Strangers and their traits show up in more subtle ways. As I've said, I carry a notebook whereever I go. So, I oftentimes write down a description of the way someone walks, what they're wearing, etc. I rarely create a character just to use the description I took down, but sometimes I'll use the note for a character who already exists.
By the way, "Queen of the Abyss" is a great name for a character! Hint, hint!
What's the most "stand out" name you've ever found in the obits, whether you've used it or still plan to use it.
There have been people who have sued authors for using their dearly departed's names, and for attributing dreadful characteristics to the aforesaid deceased.

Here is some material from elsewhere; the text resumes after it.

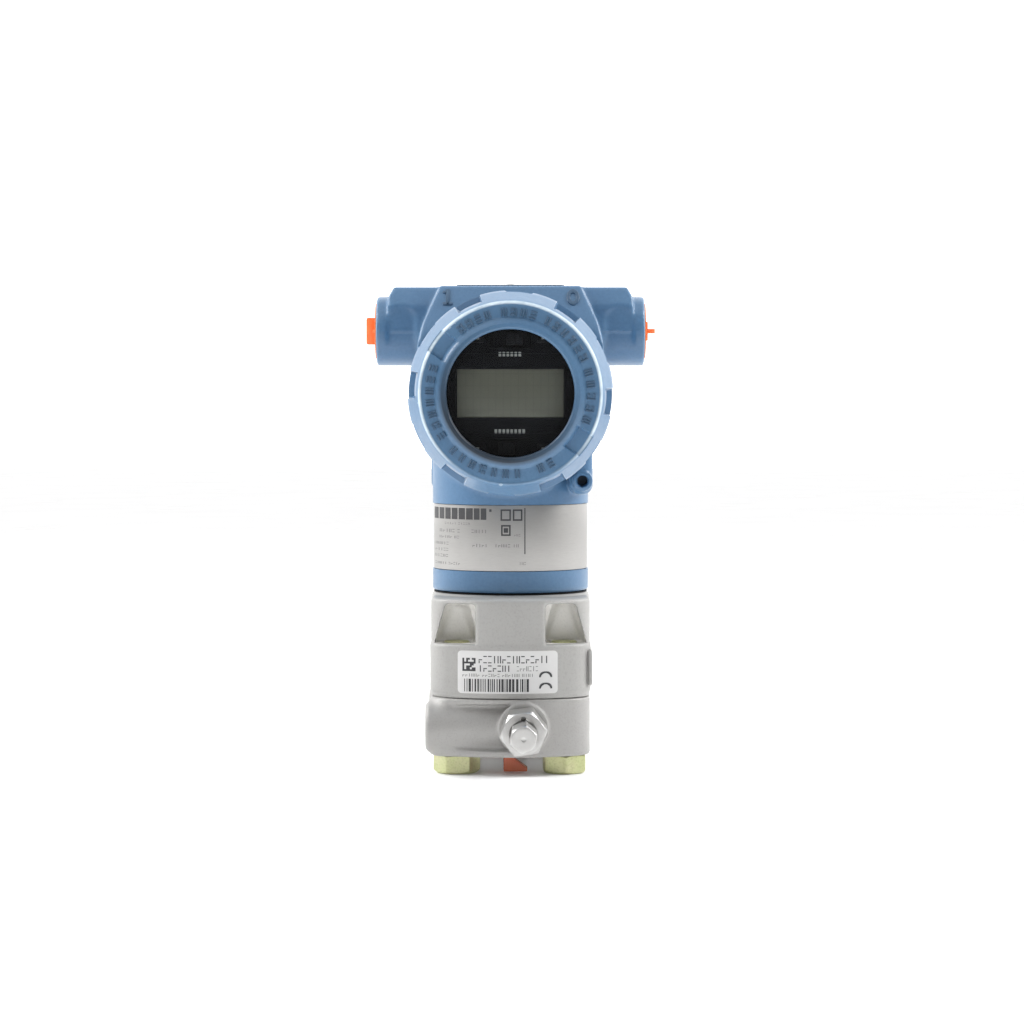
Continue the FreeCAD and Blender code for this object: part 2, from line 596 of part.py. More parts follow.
for sx, ax in ((-1, "-X"), (1, "+X")):
    hh.append(cyl(D.conduit_tap, D.conduit_deep + 1.0, (sx * (D.conduit_end - D.conduit_deep), 0, D.conduit_z), ax))
    hh.append(cyl(D.button_bore, D.button_deep + 1.0, (sx * D.button_x, 0, D.deck_top - D.button_deep)))
house = cut(fuse(neck, barrel, spig, boss, deck, tower, lug, lug_web, lug2, lug_web2), *hh)
node("electronics_housing", house)

# Nameplate band
node("nameplate_band", turned([(D.band_in, 0), (D.band_out, 0), (D.band_out, D.band_z1 - D.band_z0 - 0.2),
                               (D.band_in, D.band_z1 - D.band_z0 - 0.2)], (0, 0, D.band_z0 + 0.1)))
# Set screw that locks the housing on the module
node("rotation_set_screw", cut(cyl(2.0, 7.4, (0, 22.9, 73.2), "+Y"), hexa(1.15, 3.0, (0, 28.3, 73.2), "+Y")))

# Inside the front compartment
node("electronics_board", turned([(0, 0), (D.board_rad, 0), (D.board_rad, D.board_thk), (0, D.board_thk)],
                                 (0, -D.board_y + D.board_thk, AZ), "-Y"))
node("board_standoffs", group(*[
    cyl(2.5, D.board_y - D.board_thk - D.wall_y0 - 0.1, (x, -D.wall_y0 - 0.05, AZ), "-Y") for x in (-22, 22)]))
node("board_screws", group(*[
    turned([(0, 0), (3.0, 0), (3.0, 1.2), (1.6, 2.2), (0, 2.2)], (x, -D.board_y - 0.05, AZ), "-Y")
    for x in (-22, 22)]))
node("shield_can", box(-13, 13, -D.board_y - 7.05, -D.board_y - 0.05, AZ - 12.0, AZ + 12.0))
node("ribbon_cable", fuse(box(-7, 7, -15.6, -15.1, 61.0, 119.0), box(-7, 7, -27.0, -15.1, 118.6, 119.1),
                          box(-5, 5, -28.2, -26.5, 117.6, 121.0)))
meter = turned([(0, 0), (D.meter_rad - 2.0, 0), (D.meter_rad, 2.0), (D.meter_rad, D.meter_y0 - D.meter_y1 - 1.0),
                (D.meter_rad - 1.0, D.meter_y0 - D.meter_y1), (0, D.meter_y0 - D.meter_y1)], (0, -D.meter_y1, AZ), "-Y")
seat = box(-D.disp_w / 2 - 0.1, D.disp_w / 2 + 0.1, -D.meter_y0 - 1.0, -D.meter_y0 + 1.8, AZ - D.disp_hgt / 2 - 0.1,
           AZ + D.disp_hgt / 2 + 0.1)
jup = box(-8.0, 8.0, -D.meter_y0 - 1.0, -D.meter_y0 + 3.0, AZ + 17.0, AZ + 24.0)
jdn = box(-8.0, 8.0, -D.meter_y0 - 1.0, -D.meter_y0 + 3.0, AZ - 24.0, AZ - 17.0)
node("lcd_meter", cut(meter, seat, jup, jdn))
node("lcd_glass", box(-D.disp_w / 2, D.disp_w / 2, -D.meter_y0 + 0.2, -D.meter_y0 + 1.7, AZ - D.disp_hgt / 2,
                      AZ + D.disp_hgt / 2))
node("meter_jumpers", group(
    box(-1.5, 4.5, -D.meter_y0 + 0.6, -D.meter_y0 + 2.9, AZ + 18.0, AZ + 23.0),
    box(-4.5, 1.5, -D.meter_y0 + 0.6, -D.meter_y0 + 2.9, AZ - 23.0, AZ - 18.0)))

# Inside the rear compartment
tb = common(cyl(28.5, 17.0, (0, -D.wall_y1 + 0.1, AZ), "+Y"), box(-30, 30, -20, 40, AZ - 30.0, AZ + 10.0))
tb = cut(tb, box(-21, 21, 6.0, 20.0, AZ - 3.0, AZ + 12.0))
node("terminal_block", tb)
node("terminal_screws", group(*[
    cut(turned([(0, 0), (3.6, 0), (3.6, 1.8), (2.8, 2.6), (0, 2.6)], (x, 6.05, AZ + 3.5), "+Y"),
        box(x - 4.0, x + 4.0, 7.8, 9.5, AZ + 3.1, AZ + 3.9)) for x in (-14, 0, 14)]))
gs = fuse(cyl(4.0, 2.4, (18.5, -D.wall_y1 + 2.0, AZ + 17.0), "+Y"), cyl(2.0, 2.0, (18.5, -D.wall_y1 + 0.05, AZ + 17.0), "+Y"))
node("inner_ground_screw", cut(gs, box(13.5, 23.5, -D.wall_y1 + 3.6, 5, AZ + 16.6, AZ + 17.4)))

# --------------------------------------------------------------------------
# Front cover: screwed cap with a window
# --------------------------------------------------------------------------
full = D.cover_face - D.cover_y0
face = full - 1.2
ring = turned([
    (D.cover_step, 0), (D.cover_rad, 0), (D.cover_rad, 17.6), (D.cover_rad - 0.8, 20.2),
    (D.cover_edge + 0.5, face - 0.9), (D.cover_edge, face), (27.6, face), (D.lip_out, full - 0.2),
    (D.lip_out - 0.5, full), (D.window_rad + 0.6, full), (D.window_rad, full - 0.6), (D.window_rad, full - 4.0),
    (D.cav_rad, full - 4.0), (D.cav_rad, D.cover_bore_len), (D.cover_bore, D.cover_bore_len),
    (D.cover_bore, D.cover_step_len), (D.cover_step, D.cover_step_len)], (0, -D.cover_y0, AZ), "-Y")


def rim_cuts(y0, ax, length, first, sgn):
    tools = []
    for k in range(6):
        a = first + 60.0 * k
        spin = a - 7.5
        w = cyl(D.cover_rad + 2.0, length, (0, y0, AZ), ax, angle=15.0, spin=sgn * spin)
        tools.append(w)
    return cut(fuse(*tools), cyl(D.cover_pocket_rad, length + 2.0, (0, y0 - (1.0 if ax == "+Y" else -1.0), AZ), ax))


def face_slot(y_face, depth_sign, ang, r_in, r_out):
    o = doc.addObject("Part::Box", fresh("Slot"))
    bind(o, "Length", q(r_out) - q(r_in))
    bind(o, "Width", 6.0)
    bind(o, "Height", D.slot_wide)
    rot = Rotation(Vector(0, 1, 0), -ang)
    off = rot.multVec(Vector(q(r_in).v, 0, -D.slot_wide.v / 2))
    y = y_face + D.slot_deep if depth_sign < 0 else y_face - D.slot_deep
    base_y = y - 6.0 if depth_sign < 0 else y
    return put(o, (off.x, base_y, off.z + D.axis_z), rot)


front = cut(ring, rim_cuts(-D.cover_y0 - 6.0, "-Y", 14.5, 55.0, 1),
            face_slot(-D.cover_face + 1.2, -1, 145.0, D.lip_out + 0.6, D.cover_edge + 4.0),
            face_slot(-D.cover_face + 1.2, -1, -35.0, D.lip_out + 0.6, D.cover_edge + 4.0))
node("front_cover", front)
node("window_gasket", turned([(24.6, 0), (30.4, 0), (30.4, 0.9), (24.6, 0.9)], (0, -D.cover_face + 4.05 + 0.9, AZ), "-Y"))
node("window_glass", turned([(0, 0), (D.glass_rad - 0.5, 0), (D.glass_rad, 0.5), (D.glass_rad, D.glass_thk - 0.5),
                             (D.glass_rad - 0.5, D.glass_thk), (0, D.glass_thk)],
                            (0, -D.cover_face + 5.0 + D.glass_thk, AZ), "-Y"))
node("glass_retainer", turned([(28.9, 0), (30.9, 0), (30.9, 1.5), (28.9, 1.5)],
                              (0, -D.cover_face + 5.05 + D.glass_thk + 1.5, AZ), "-Y"))
node("front_oring", torus(D.oring_rad, D.oring_sec, (0, -D.barrel_y0 - 1.0, AZ), "-Y"))

# Rear cover: blind screwed cap
rl = D.rear_face - D.rear_y0
back = turned([
    (D.cover_step, 0), (D.cover_rad, 0), (D.cover_rad, 9.0), (D.cover_rad - 0.8, 11.0),
    (D.cover_edge + 0.5, rl - 0.9), (D.cover_edge, rl), (26.4, rl), (24.8, rl - 1.4), (0, rl - 1.4),
    (0, rl - 4.6), (29.5, rl - 4.6), (D.cover_bore, rl - 3.4), (D.cover_bore, D.cover_step_len),
    (D.cover_step, D.cover_step_len)], (0, D.rear_y0, AZ), "+Y")
node("rear_cover", cut(back, rim_cuts(D.rear_y0 + 3.5, "+Y", 8.0, 55.0, -1),
                       face_slot(D.rear_face, 1, 145.0, 25.0, D.cover_edge + 4.0),
                       face_slot(D.rear_face, 1, -35.0, 25.0, D.cover_edge + 4.0)))
node("rear_oring", torus(D.oring_rad, D.oring_sec, (0, D.barrel_y1 + 1.0, AZ), "+Y"))

# --------------------------------------------------------------------------
# Top of the housing: label plate, its screw, the two buttons and their sleeves
# --------------------------------------------------------------------------
pl = rounded(box(-D.plate_w / 2, D.plate_w / 2, -D.plate_d / 2, D.plate_d / 2, D.deck_top + 0.1,
                 D.deck_top + 0.1 + D.plate_thk), 2.0, upright)
node("top_label_plate", cut(pl, cyl(1.8, 5.0, (0, 0, D.deck_top - 1.0))))
screw = turned([(0, 0), (1.5, 0), (1.5, 6.95), (2.9, 6.95), (2.9, 7.2), (2.5, 7.45), (0, 7.45)], (0, 0, D.deck_top - 5.95))
node("label_screw", cut(screw, box(-4, 4, -0.4, 0.4, D.deck_top + 1.2, D.deck_top + 4.0)))
for sx, nm in ((-1, "span_button"), (1, "zero_button")):
    btn = turned([(0, 0), (1.6, 0), (1.6, 1.4), (D.button_rad, 1.4), (D.button_rad, 5.2), (D.button_rad - 0.4, 5.6),
                  (0, 5.6)], (sx * D.button_x, 0, D.deck_top - 5.7))
    node(nm, cut(btn, box(sx * D.button_x - 4.0, sx * D.button_x + 4.0, -0.5, 0.5, D.deck_top - 0.9, D.deck_top + 1.0)))


# Each button rests on a silicone rubber sleeve that squashes as it is pressed
for sx, nm in ((-1, "span_spring"), (1, "zero_spring")):
    node(nm, turned([(1.85, 0), (2.6, 0), (2.6, 0.7), (2.3, 1.1), (2.3, 3.4), (2.6, 3.8), (2.6, 4.5), (1.85, 4.5)],
                    (sx * D.button_x, 0, D.deck_top - D.button_deep + 0.1)))

# Conduit entry plugs: flange, shank and a flat grip blade
for sx, ax, nm, blade in ((-1, "-X", "left", 0), (1, "+X", "right", 1)):
    at = (sx * (D.conduit_end - 11.0), 0, D.conduit_z)
    shank = cut(cone(D.plug_shank - 0.5, D.plug_shank - 0.05, 11.05, at, ax),
                cyl(D.plug_shank - 2.5, 9.0, (sx * (D.conduit_end - 12.0), 0, D.conduit_z), ax))
    disc = cyl(D.plug_disc, D.plug_thk, (sx * (D.conduit_end + 0.05), 0, D.conduit_z), ax)
    x0 = D.conduit_end + 0.5
    x1 = D.conduit_end + 0.05 + D.plug_thk + D.grip_len
    lo, hi = (-x1, -x0) if sx < 0 else (x0, x1)
    if blade == 0:
        grip = box(lo, hi, -D.grip_thk / 2, D.grip_thk / 2, D.conduit_z - D.grip_w / 2, D.conduit_z + D.grip_w / 2)
    else:
        grip = box(lo, hi, -D.grip_w / 2, D.grip_w / 2, D.conduit_z - D.grip_thk / 2, D.conduit_z + D.grip_thk / 2)
    node("conduit_plug_" + nm, fuse(shank, disc, grip))

doc.recompute()

# --------------------------------------------------------------------------
# Check every object, then write one file per piece
# --------------------------------------------------------------------------
bad = []
for o in doc.Objects:
    if "Invalid" in o.State or "Error" in o.State:
        bad.append("%s (%s): %s" % (o.Name, o.Label, o.State))
for label, o in nodes.items():
    if o.Shape.isNull() or not o.Shape.isValid() or o.Shape.Volume <= 0:
        bad.append("%s: bad shape" % label)
if bad:
    raise SystemExit("failed objects:\n" + "\n".join(bad))

os.makedirs("parts", exist_ok=True)
for label, o in nodes.items():
    o.Shape.exportStep("parts/%s.step" % label)
    b = o.Shape.BoundBox
    print("%-22s solids %d  vol %9.1f  x %7.2f %7.2f  y %7.2f %7.2f  z %7.2f %7.2f" % (
        label, len(o.Shape.Solids), o.Shape.Volume, b.XMin, b.XMax, b.YMin, b.YMax, b.ZMin, b.ZMax))
print("nodes:", len(nodes))
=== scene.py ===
import bpy, bmesh, math, random
import numpy as np
import openvdb
from mathutils import Vector, Matrix, Euler


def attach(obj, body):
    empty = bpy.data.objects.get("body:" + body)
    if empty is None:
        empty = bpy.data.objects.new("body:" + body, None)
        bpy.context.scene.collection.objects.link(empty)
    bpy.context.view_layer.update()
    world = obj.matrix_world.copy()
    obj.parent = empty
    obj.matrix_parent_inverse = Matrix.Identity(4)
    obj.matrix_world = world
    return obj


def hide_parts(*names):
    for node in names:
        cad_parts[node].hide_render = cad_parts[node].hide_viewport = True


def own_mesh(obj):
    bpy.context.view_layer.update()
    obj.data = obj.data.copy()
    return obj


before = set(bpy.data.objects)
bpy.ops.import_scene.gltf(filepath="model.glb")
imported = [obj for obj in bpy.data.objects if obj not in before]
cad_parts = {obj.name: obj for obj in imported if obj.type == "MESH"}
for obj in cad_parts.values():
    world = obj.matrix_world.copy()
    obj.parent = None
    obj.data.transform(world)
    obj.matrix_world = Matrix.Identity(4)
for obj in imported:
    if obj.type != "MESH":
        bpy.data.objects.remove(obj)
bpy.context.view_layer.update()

scene = bpy.context.scene
MM = 0.001
AZ = 145.8          # height of the cover axis, mm
rng = random.Random(7)

# ---------------------------------------------------------------- materials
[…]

I want you to know that, while I am inspired by those names, I never actually use those actual names (or their life stories), but rather let my imagination create a new fictitious name and character after reading the obits.
Not only are all the characters, events and locations imaginary, but no animals are harmed in the writing of my novels. (Please insert the appropriate emoticon here.)
Were you drawn to writing at a very young age or did your interest develop in your adult life? — Saundra Kane
Well, Saundra, I've been writing in one form or another my whole life. Between dinner and dessert, as children, we were expected to sing a song (I can't), recite a poem or show a drawing we'd done that day.
When I was about eight, the kids on my block started a newspaper. We'd spend the morning hunting down stories, meet at lunch, and write in the afternoon, printing and delivering the paper before dinnertime.
I wrote for both my high school newspaper and literary magazine.
But, I never thought about writing professionally through those years; it was something I did for fun. Even playwriting was more of an extension of directing than a career choice. It truly wasn't until I began Bound in Blood that I took it seriously.